TO DO:
Copy every line, exactly and only, from the line containing "ball = Part.makeSphere(BALL_RADIUS)" to the line containing "before = set(bpy.data.objects)", both lines included.

Records with modeling code
● ● ● ● ●

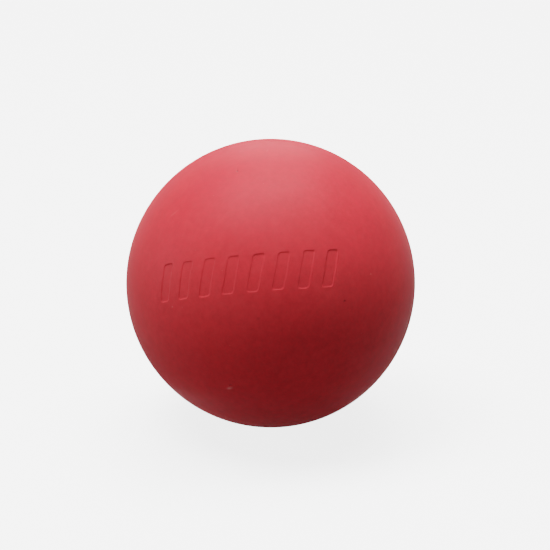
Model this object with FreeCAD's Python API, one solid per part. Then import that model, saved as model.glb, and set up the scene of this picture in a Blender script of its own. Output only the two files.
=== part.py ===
import FreeCAD, Part
import math
import os

from FreeCAD import Placement, Rotation, Vector

# Massage ball: one solid, compression-moulded rubber ball with a shallow recessed mark.
# Millimetres. The origin is the ball's centre, +Z is up and the mark faces -Y, tilted up a little.

# ---- driving dimensions ----
BALL_DIAMETER = 63.0

# The mark is a row of slanted bars on a great circle.
MARK_LENGTH = 41.8      # along the surface, end to end
MARK_HEIGHT = 7.7       # across the row
MARK_DEPTH = 0.15
MARK_TILT_DEG = 23.3    # how far above the equator the middle of the mark points
MARK_ROLL_DEG = 9.0     # how far the row climbs towards +X
BAR_COUNT = 8
BAR_WIDTH = 2.4
BAR_SLANT_DEG = 15.0    # lean of each bar from square across the row
BAR_CORNER = 0.5        # corner radius of a bar's outline
WALL_RUN = 0.05         # how far a sloping wall moves inwards on its way to the floor

# The mould's two halves meet on the great circle square to the mark. The flash there is ground off,
# which leaves a band a hair below the sphere.
BAND_WIDTH = 1.6
BAND_DEPTH = 0.05

# ---- derived values ----
BALL_RADIUS = BALL_DIAMETER / 2
BAR_LEAN = MARK_HEIGHT * math.tan(math.radians(BAR_SLANT_DEG))
BAR_PITCH = (MARK_LENGTH - BAR_WIDTH - BAR_LEAN) / (BAR_COUNT - 1)
CUTTER_HEAD = 1.0       # how far each cutter stands clear outside the ball
CUTTER_MARGIN = 0.05    # how far a bar's cutter reaches below the bar's floor at its corners

CENTRE = Vector(0, 0, 0)
ACROSS = Vector(1, 0, 0)
UP = Vector(0, 0, 1)

# Turns the mark's own frame (row along X, outwards along Z) into the ball's frame.
TO_BALL = Rotation(ACROSS, 90.0 - MARK_TILT_DEG).multiply(Rotation(UP, MARK_ROLL_DEG))


def bar_outline(inset, height):
    """One bar's outline with rounded corners, made smaller by inset, in a plane at this height."""
    lean = math.tan(math.radians(BAR_SLANT_DEG))
    half_height = MARK_HEIGHT / 2 - inset - BAR_CORNER
    half_width = BAR_WIDTH / 2 - inset - BAR_CORNER
    corners = []
    for side, end in ((-1, -1), (1, -1), (1, 1), (-1, 1)):
        corners.append(Vector(side * half_width + end * half_height * lean, end * half_height, height))
    core = Part.makePolygon(corners + corners[:1])
    return core.makeOffset2D(BAR_CORNER)


def bar_cutter(place_in_row):
    """The tool that sinks one bar, with sloping walls and a floor that follows the sphere."""
    floor_radius = BALL_RADIUS - MARK_DEPTH
    corner_reach = math.hypot(MARK_HEIGHT / 2, (BAR_WIDTH + BAR_LEAN) / 2)
    foot_height = math.sqrt(floor_radius ** 2 - corner_reach ** 2) - CUTTER_MARGIN
    head_height = BALL_RADIUS + CUTTER_HEAD
    slope = WALL_RUN / MARK_DEPTH
    outlines = [
        bar_outline(slope * (BALL_RADIUS - foot_height), foot_height),
        bar_outline(slope * (BALL_RADIUS - head_height), head_height),
    ]
    block = Part.makeLoft(outlines, True, True)
    block = block.cut(Part.makeSphere(floor_radius))
    turn_deg = math.degrees(place_in_row / BALL_RADIUS)
    block.Placement = Placement(CENTRE, TO_BALL.multiply(Rotation(Vector(0, 1, 0), turn_deg)))
    return block


def band_cutter():
    """The thin ring that is ground away along the mould's parting line."""
    disc = Part.makeCylinder(BALL_RADIUS + CUTTER_HEAD, BAND_WIDTH, Vector(0, 0, -BAND_WIDTH / 2), UP)
    ring = disc.cut(Part.makeSphere(BALL_RADIUS - BAND_DEPTH))
    ring.Placement = Placement(CENTRE, TO_BALL)
    return ring


def ball_body():
    """The whole ball: the sphere less the mark's bars and the parting band."""
    ball = Part.makeSphere(BALL_RADIUS)
    cutters = [band_cutter()]
    for number in range(BAR_COUNT):
        cutters.append(bar_cutter((number - (BAR_COUNT - 1) / 2) * BAR_PITCH))
    return ball.cut(cutters)


os.makedirs("parts", exist_ok=True)
ball = ball_body()
print("ball volume %.1f mm3, valid %s, solids %d" % (ball.Volume, ball.isValid(), len(ball.Solids)))
ball.exportStep("parts/ball_body.step")
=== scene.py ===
"""Massage ball: one solid ball of matte red rubber with a shallow moulded mark, on a pale floor."""
import math
from collections import namedtuple

import bmesh
import bpy
import numpy as np
from mathutils import Matrix, Vector


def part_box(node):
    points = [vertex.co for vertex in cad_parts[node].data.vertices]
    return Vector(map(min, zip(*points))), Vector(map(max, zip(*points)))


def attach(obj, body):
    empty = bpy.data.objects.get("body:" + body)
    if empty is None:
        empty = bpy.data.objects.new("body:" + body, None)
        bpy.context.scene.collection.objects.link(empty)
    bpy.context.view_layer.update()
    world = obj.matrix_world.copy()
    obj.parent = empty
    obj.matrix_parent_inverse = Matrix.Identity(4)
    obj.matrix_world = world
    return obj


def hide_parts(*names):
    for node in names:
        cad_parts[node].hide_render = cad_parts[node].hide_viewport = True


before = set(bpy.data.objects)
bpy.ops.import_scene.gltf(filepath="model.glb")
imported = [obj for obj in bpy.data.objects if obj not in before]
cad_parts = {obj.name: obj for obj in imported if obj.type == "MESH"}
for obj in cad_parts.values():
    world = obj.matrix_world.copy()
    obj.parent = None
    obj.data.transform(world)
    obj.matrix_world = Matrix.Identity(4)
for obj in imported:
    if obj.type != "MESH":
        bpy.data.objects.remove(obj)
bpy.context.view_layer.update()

MM = 0.001

# ---- the ball, from the CAD body ----
BALL_LOW, BALL_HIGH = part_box("ball_body")
BALL_CENTRE = (BALL_LOW + BALL_HIGH) / 2
BALL_RADIUS = (BALL_HIGH.z - BALL_LOW.z) / 2
FLOOR_HEIGHT = BALL_LOW.z

# ---- the moulded mark: a row of slanted bars on a great circle, as in the CAD body ----
MARK_TILT = math.radians(23.3)
MARK_ROLL = math.radians(9.0)
MARK_LENGTH = 41.8 * MM
MARK_HEIGHT = 7.7 * MM
MARK_DEPTH = 0.15 * MM
BAR_COUNT = 8
BAR_WIDTH = 2.4 * MM
BAR_SLANT = math.tan(math.radians(15.0))
BAR_CORNER = 0.5 * MM
WALL_SPREAD = 0.34 * MM     # width of a wall, from the skin to the floor of a bar
WALL_WANDER = 0.05 * MM     # how far a wall strays from its line
WANDER_SIZE = 1.3 * MM      # size of the lumps in that straying
WANDER_SEED = 1
MARK_WEAR = 0.35            # share of the depth that is lost where the mark is most rubbed
WEAR_SIZE = 7.0 * MM        # size of the more and less rubbed places
WEAR_SEED = 0
BAR_PITCH = (MARK_LENGTH - BAR_WIDTH - MARK_HEIGHT * BAR_SLANT) / (BAR_COUNT - 1)
BAR_MIDDLES = [(number - (BAR_COUNT - 1) / 2) * BAR_PITCH for number in range(BAR_COUNT)]

# ---- the parting line: a ground band on the great circle square to the mark ----
BAND_HALF_WIDTH = 0.8 * MM
BAND_DEPTH = 0.05 * MM
BAND_EDGE = 0.15 * MM

# ---- mesh spacing on the skin ----
PATCH_MARGIN = 2.4 * MM     # plain skin between the mark and the edge of its patch
FINE_STEP = 0.055 * MM      # across a wall
COARSE_STEP = 0.9 * MM      # on plain skin
STEP_GROWTH = 0.17          # how quickly the step grows with distance from a wall
STEP_SAMPLES = 8001         # places at which a step's length is worked out before the steps are laid
STEP_MULTIPLE = 8           # steps come in eights, so that a ring of points can be halved
CIRCLE_ANGLE = math.radians(64.0)   # where the rings round the patch have become circles
BLEND_RINGS = 30            # rings between the patch and there
RING_CROWDING = 0.6         # a ring is halved when its points lie closer than this share of the ring gap

# Turns the mark's own frame (row along X, outwards along Z) into the row frame.
MARK_TO_ROW = Matrix.Rotation(math.pi / 2 - MARK_TILT, 3, "X") @ Matrix.Rotation(MARK_ROLL, 3, "Z")

# Small faults in the skin: degrees along and across from the middle of the mark, half length, half width
# and depth in millimetres, turn in degrees, and tone, where -1 is dark and 1 is pale: dirt and dust on
# most, but a painted highlight and a painted shade on the nick.
Blemish = namedtuple("Blemish", "along across half_length half_width depth turn tone")
BLEMISHES = {
    # Painted highlight: the nick's pale tone stands for the light on the lower wall of a dent.
    "nick": Blemish(-18.2, -46.6, 1.15, 0.55, -0.06, 12.0, 0.55),
    # Painted shade: the dark tone just above the nick stands for the shade on the dent's upper wall.
    "nick_end_painted_shade": Blemish(-16.6, -45.2, 0.56, 0.34, 0.12, 0.0, -0.4),
    "upper_pit": Blemish(-3.3, 45.8, 0.44, 0.50, 0.10, 0.0, -0.95),
    "right_pit": Blemish(39.7, -12.8, 0.40, 0.32, 0.10, 30.0, -0.8),
    "lower_smudge": Blemish(4.3, -17.5, 0.80, 0.50, 0.02, 20.0, -0.3),
    "right_speck": Blemish(52.3, -2.7, 0.44, 0.28, -0.02, 0.0, 0.2),
    "left_speck": Blemish(-32.1, -9.4, 0.38, 0.30, -0.02, 0.0, 0.2),
    "top_speck": Blemish(15.3, 58.9, 0.36, 0.40, -0.02, 0.0, 0.3),
    "left_scuff": Blemish(-33.6, 28.0, 2.20, 0.26, 0.02, 35.0, 0.12),
}
BLEMISH_REACH = 1.6         # the mesh is refined this many half lengths round a blemish
BLEMISH_CUTS = 5            # new points on each edge there
UNEVEN_WAVES = 12           # how many crossing waves make up an uneven field
WAVE_SPREAD = (0.6, 1.4)    # the least and most that a wave's fineness is scaled by

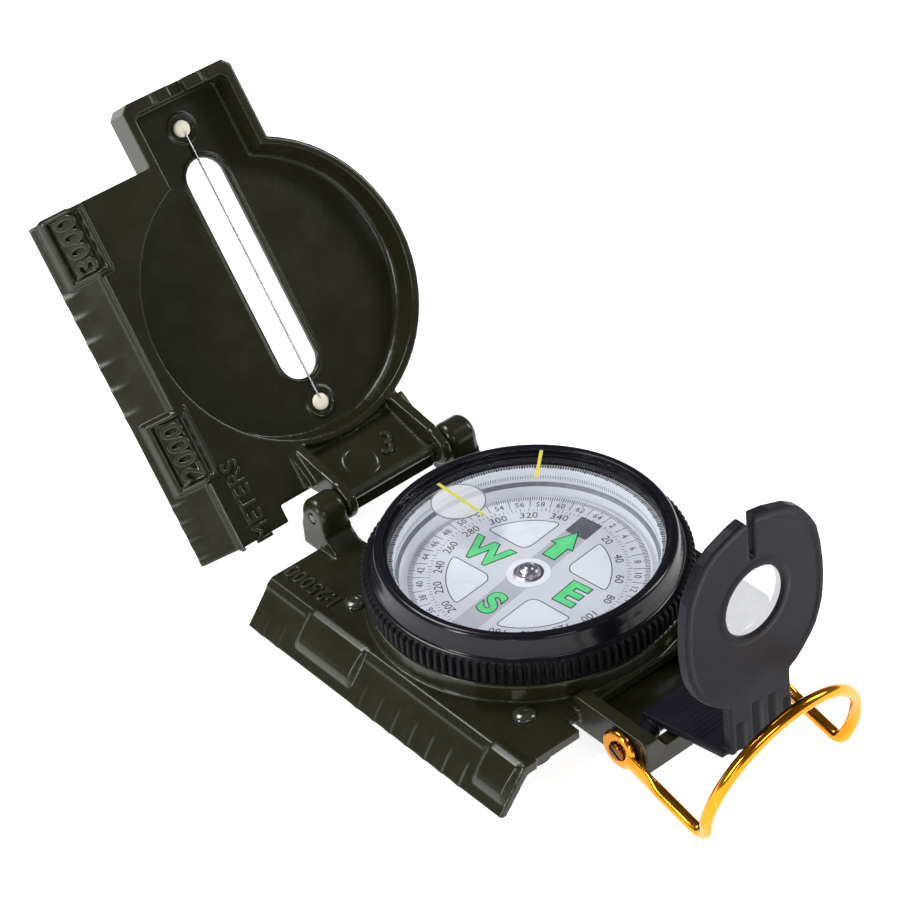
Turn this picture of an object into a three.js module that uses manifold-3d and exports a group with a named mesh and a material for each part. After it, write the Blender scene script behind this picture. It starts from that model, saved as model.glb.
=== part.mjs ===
// Folding sighting compass. Millimetres, +Z up, resting on the flat underside of its base at z = 0.
// +Y is the sighting direction (towards the cover hinge), the ruler bevel is on the -X side and
// the dial axis is x = 0, y = 0.
import * as THREE from 'three';
import Module from 'manifold-3d';

const wasm = await Module();
wasm.setup();
const DEG = Math.PI / 180;

// ---- driving dimensions -------------------------------------------------------------------
const PLATE_TOP = 7.3;            // top of the base plate
const PLATE_BOT = 5.5;
const FOLD_X = -26.86;            // where the ruler bevel folds down
const EDGE_X = -32.32;            // free edge of the ruler bevel
const EDGE_Z = 0.75;
const PLATE_RIGHT = 25.2;
const PLATE_FRONT = -28.8;
const PLATE_BACK = 32.3;
const BOSS_R = 25.7;              // round boss under the rotating bezel
const BOSS_TOP = 10.6;
const WELL_R = 22.1;              // bore that takes the capsule
const WELL_OUT_R = 24.2;
const WELL_BOT = 1.0;
const COLLAR_R = 22.75;           // upstand the bezel turns on
const COLLAR_TOP = 13.4;
const BEZEL_R = 26.0;
const BEZEL_BOT = 10.9;
const BEZEL_TOP = 18.36;
const HINGE_Y = 33.85;
const HINGE_Z = 12.3;
const HINGE_R = 3.1;
const PIN_R = 0.95;
const LUG_IN = 11.0;
const LUG_OUT = 16.3;
const COVER_DEG = 53.66;          // cover angle above horizontal as shown
const RIM_O = -5.7;               // cover rim plane, measured from the hinge axis
const FLOOR_O = -10.8;            // inner face of the cover floor
const DISH_BACK_O = -12.0;
const EXT_BACK_O = -11.6;
const DISH_V = 34.2;              // centre of the round dish, distance from the hinge axis
const DISH_R = 25.8;
const DISH_IN_R = 24.4;
const COVER_V0 = 0.65;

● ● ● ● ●

COMPLETED TASK:
    ball = Part.makeSphere(BALL_RADIUS)
    cutters = [band_cutter()]
    for number in range(BAR_COUNT):
        cutters.append(bar_cutter((number - (BAR_COUNT - 1) / 2) * BAR_PITCH))
    return ball.cut(cutters)


os.makedirs("parts", exist_ok=True)
ball = ball_body()
print("ball volume %.1f mm3, valid %s, solids %d" % (ball.Volume, ball.isValid(), len(ball.Solids)))
ball.exportStep("parts/ball_body.step")
=== scene.py ===
"""Massage ball: one solid ball of matte red rubber with a shallow moulded mark, on a pale floor."""
import math
from collections import namedtuple

import bmesh
import bpy
import numpy as np
from mathutils import Matrix, Vector


def part_box(node):
    points = [vertex.co for vertex in cad_parts[node].data.vertices]
    return Vector(map(min, zip(*points))), Vector(map(max, zip(*points)))


def attach(obj, body):
    empty = bpy.data.objects.get("body:" + body)
    if empty is None:
        empty = bpy.data.objects.new("body:" + body, None)
        bpy.context.scene.collection.objects.link(empty)
    bpy.context.view_layer.update()
    world = obj.matrix_world.copy()
    obj.parent = empty
    obj.matrix_parent_inverse = Matrix.Identity(4)
    obj.matrix_world = world
    return obj


def hide_parts(*names):
    for node in names:
        cad_parts[node].hide_render = cad_parts[node].hide_viewport = True


before = set(bpy.data.objects)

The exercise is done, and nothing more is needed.